# start of Records shown

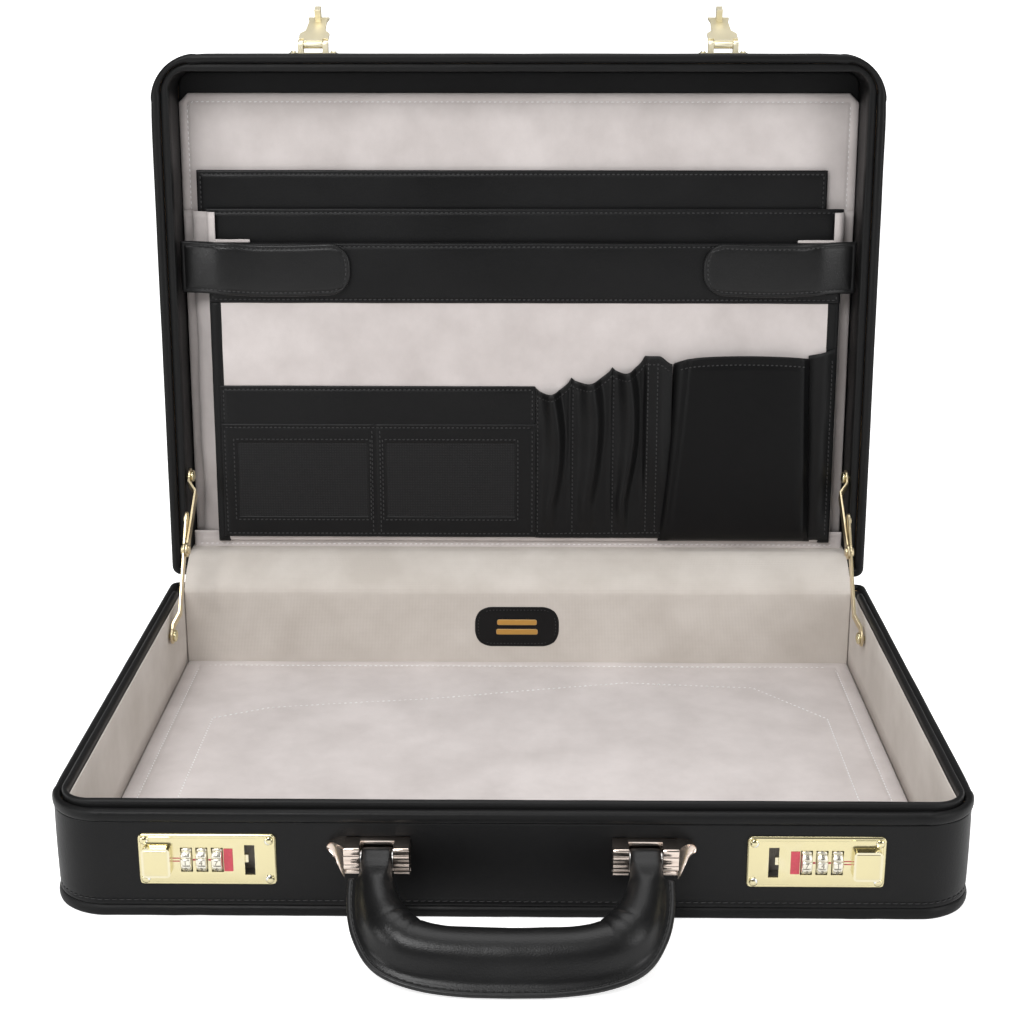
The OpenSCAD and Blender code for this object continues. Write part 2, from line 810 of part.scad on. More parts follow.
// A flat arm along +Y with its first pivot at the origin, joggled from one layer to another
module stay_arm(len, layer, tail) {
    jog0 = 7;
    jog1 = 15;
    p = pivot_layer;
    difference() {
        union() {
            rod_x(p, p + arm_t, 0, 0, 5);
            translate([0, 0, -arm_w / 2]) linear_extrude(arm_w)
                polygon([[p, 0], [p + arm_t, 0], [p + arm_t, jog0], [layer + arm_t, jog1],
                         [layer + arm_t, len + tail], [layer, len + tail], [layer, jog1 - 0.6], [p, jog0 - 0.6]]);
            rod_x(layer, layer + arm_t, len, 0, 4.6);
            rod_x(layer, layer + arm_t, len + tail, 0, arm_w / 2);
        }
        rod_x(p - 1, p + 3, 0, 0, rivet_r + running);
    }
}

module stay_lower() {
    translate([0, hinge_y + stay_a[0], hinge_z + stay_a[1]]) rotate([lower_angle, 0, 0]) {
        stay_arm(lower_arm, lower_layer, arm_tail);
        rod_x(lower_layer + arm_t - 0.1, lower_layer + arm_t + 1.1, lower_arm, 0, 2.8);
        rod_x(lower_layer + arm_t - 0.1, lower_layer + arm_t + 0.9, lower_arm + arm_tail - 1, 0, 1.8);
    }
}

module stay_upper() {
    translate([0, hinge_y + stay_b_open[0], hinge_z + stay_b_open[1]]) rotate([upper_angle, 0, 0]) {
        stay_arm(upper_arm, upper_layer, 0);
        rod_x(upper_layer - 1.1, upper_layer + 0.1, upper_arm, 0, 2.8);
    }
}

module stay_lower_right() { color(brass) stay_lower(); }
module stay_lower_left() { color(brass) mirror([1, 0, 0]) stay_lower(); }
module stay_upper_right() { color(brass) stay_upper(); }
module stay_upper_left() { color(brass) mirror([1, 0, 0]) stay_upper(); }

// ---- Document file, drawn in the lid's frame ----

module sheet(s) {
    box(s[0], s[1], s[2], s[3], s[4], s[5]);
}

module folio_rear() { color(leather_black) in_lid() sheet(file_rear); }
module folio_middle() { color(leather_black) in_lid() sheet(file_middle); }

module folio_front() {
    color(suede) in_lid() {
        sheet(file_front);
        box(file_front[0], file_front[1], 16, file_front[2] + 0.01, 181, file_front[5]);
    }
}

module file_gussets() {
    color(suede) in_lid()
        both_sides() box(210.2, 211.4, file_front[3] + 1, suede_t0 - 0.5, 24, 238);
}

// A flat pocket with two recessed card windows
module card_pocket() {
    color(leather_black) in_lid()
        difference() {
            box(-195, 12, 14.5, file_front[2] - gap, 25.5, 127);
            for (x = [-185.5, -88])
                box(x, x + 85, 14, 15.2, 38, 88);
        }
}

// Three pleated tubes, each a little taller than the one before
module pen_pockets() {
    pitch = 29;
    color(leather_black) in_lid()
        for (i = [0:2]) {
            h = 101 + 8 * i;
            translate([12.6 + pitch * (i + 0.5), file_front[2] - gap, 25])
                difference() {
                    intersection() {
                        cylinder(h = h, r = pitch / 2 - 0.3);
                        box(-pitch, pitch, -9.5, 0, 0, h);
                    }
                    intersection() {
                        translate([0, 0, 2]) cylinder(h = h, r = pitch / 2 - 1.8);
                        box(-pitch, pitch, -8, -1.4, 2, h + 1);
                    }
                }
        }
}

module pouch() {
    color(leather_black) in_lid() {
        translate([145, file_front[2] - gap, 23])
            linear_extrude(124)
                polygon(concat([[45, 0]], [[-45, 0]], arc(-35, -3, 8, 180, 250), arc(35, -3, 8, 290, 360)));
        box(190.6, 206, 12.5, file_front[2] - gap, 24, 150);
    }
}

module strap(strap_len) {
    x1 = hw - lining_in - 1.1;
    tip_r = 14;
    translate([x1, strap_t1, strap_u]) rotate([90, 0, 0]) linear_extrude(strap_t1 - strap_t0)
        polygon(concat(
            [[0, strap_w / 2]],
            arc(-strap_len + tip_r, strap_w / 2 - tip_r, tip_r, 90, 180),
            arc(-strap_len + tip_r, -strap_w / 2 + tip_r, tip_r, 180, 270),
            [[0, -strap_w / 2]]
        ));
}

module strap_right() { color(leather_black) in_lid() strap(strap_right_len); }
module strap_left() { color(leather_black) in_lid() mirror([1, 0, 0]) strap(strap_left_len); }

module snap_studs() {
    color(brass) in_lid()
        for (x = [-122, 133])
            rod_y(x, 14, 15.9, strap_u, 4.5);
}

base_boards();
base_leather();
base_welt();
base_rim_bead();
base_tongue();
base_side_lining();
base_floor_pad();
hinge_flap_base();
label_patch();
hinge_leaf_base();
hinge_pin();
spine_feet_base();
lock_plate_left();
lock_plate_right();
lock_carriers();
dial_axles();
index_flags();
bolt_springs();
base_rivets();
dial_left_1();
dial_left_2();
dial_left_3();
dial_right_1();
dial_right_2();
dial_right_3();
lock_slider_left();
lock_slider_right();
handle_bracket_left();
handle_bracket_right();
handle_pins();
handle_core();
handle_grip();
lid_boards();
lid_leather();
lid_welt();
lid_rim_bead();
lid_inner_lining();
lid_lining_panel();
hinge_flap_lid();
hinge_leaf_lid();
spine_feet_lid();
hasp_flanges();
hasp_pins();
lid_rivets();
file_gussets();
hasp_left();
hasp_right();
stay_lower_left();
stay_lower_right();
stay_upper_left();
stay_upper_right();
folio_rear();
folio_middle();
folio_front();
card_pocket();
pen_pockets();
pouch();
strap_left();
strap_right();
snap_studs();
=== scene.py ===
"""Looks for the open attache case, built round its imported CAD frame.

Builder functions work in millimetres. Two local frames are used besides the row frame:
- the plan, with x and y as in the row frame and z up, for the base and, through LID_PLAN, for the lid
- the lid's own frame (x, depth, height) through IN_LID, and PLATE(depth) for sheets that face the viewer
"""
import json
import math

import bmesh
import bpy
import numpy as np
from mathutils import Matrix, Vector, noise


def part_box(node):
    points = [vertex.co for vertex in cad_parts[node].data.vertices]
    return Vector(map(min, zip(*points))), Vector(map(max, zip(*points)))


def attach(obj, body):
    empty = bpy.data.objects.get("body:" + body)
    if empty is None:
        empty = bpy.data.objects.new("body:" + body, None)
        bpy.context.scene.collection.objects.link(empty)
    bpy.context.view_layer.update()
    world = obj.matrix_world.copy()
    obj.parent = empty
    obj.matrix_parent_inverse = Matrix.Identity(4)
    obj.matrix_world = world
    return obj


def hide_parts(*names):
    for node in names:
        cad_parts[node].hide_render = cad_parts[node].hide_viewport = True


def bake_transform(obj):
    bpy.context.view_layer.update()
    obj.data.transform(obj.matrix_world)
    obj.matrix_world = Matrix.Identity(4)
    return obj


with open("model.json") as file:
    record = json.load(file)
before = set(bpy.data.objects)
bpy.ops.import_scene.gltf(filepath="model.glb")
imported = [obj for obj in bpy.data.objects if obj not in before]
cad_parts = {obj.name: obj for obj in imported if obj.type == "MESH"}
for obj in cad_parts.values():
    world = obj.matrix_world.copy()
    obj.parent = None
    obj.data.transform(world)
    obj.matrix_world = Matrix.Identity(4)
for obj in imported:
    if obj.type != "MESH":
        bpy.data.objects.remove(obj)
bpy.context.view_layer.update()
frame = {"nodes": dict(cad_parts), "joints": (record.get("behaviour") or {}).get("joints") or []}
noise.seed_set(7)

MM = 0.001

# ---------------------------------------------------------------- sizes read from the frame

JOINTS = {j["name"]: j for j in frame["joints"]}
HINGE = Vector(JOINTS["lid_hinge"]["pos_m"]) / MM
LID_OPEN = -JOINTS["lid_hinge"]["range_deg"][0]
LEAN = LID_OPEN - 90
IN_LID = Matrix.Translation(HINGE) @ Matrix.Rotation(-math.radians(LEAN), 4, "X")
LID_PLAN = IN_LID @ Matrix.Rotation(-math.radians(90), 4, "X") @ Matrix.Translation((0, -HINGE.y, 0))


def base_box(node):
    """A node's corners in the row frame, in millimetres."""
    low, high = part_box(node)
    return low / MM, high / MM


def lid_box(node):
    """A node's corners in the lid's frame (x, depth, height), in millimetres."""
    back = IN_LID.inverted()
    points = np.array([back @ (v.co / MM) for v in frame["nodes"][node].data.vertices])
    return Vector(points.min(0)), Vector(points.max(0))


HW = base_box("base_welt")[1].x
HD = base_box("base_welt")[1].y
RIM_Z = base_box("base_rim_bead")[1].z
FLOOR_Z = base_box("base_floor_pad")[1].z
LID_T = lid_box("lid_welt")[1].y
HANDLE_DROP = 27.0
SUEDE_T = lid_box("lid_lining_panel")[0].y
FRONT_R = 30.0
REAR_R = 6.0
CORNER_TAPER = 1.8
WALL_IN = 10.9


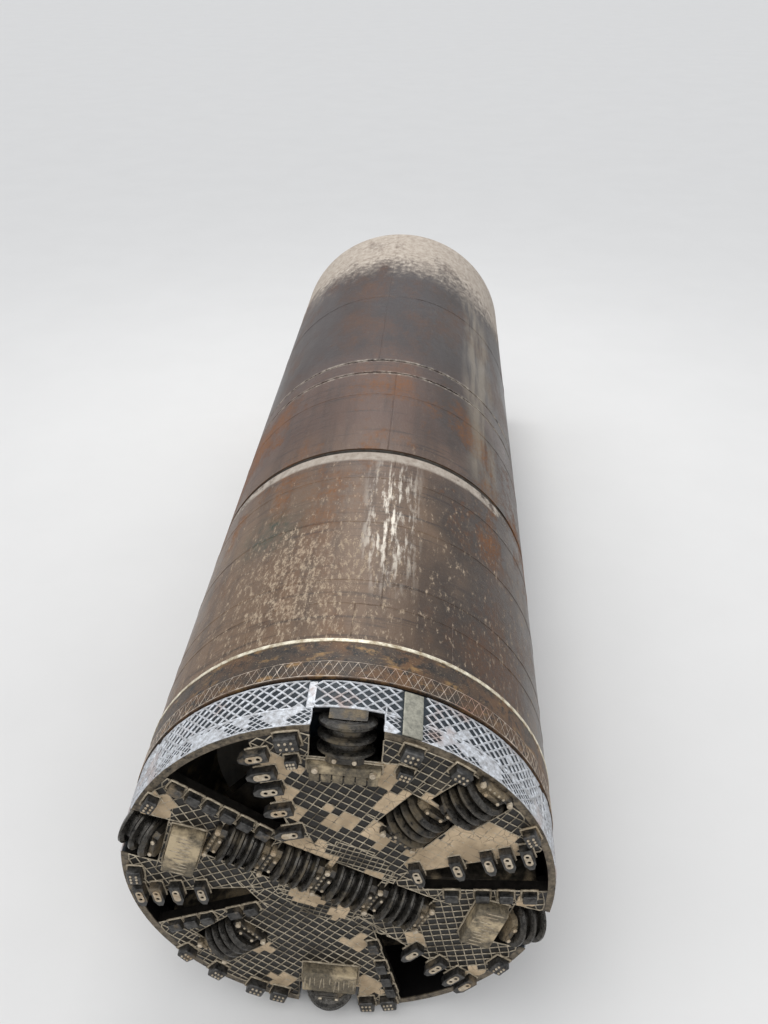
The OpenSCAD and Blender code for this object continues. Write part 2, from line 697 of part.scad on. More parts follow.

# end of Records shown

- [What you have to do]
Give the exact lines, and only those, from the line containing "index_flags();" through the line containing "bpy.context.scene.collection.objects.link(empty)" in the entries above.

- [Exercise solution]
index_flags();
bolt_springs();
base_rivets();
dial_left_1();
dial_left_2();
dial_left_3();
dial_right_1();
dial_right_2();
dial_right_3();
lock_slider_left();
lock_slider_right();
handle_bracket_left();
handle_bracket_right();
handle_pins();
handle_core();
handle_grip();
lid_boards();
lid_leather();
lid_welt();
lid_rim_bead();
lid_inner_lining();
lid_lining_panel();
hinge_flap_lid();
hinge_leaf_lid();
spine_feet_lid();
hasp_flanges();
hasp_pins();
lid_rivets();
file_gussets();
hasp_left();
hasp_right();
stay_lower_left();
stay_lower_right();
stay_upper_left();
stay_upper_right();
folio_rear();
folio_middle();
folio_front();
card_pocket();
pen_pockets();
pouch();
strap_left();
strap_right();
snap_studs();
=== scene.py ===
"""Looks for the open attache case, built round its imported CAD frame.

Builder functions work in millimetres. Two local frames are used besides the row frame:
- the plan, with x and y as in the row frame and z up, for the base and, through LID_PLAN, for the lid
- the lid's own frame (x, depth, height) through IN_LID, and PLATE(depth) for sheets that face the viewer
"""
import json
import math

import bmesh
import bpy
import numpy as np
from mathutils import Matrix, Vector, noise


def part_box(node):
    points = [vertex.co for vertex in cad_parts[node].data.vertices]
    return Vector(map(min, zip(*points))), Vector(map(max, zip(*points)))


def attach(obj, body):
    empty = bpy.data.objects.get("body:" + body)
    if empty is None:
        empty = bpy.data.objects.new("body:" + body, None)
        bpy.context.scene.collection.objects.link(empty)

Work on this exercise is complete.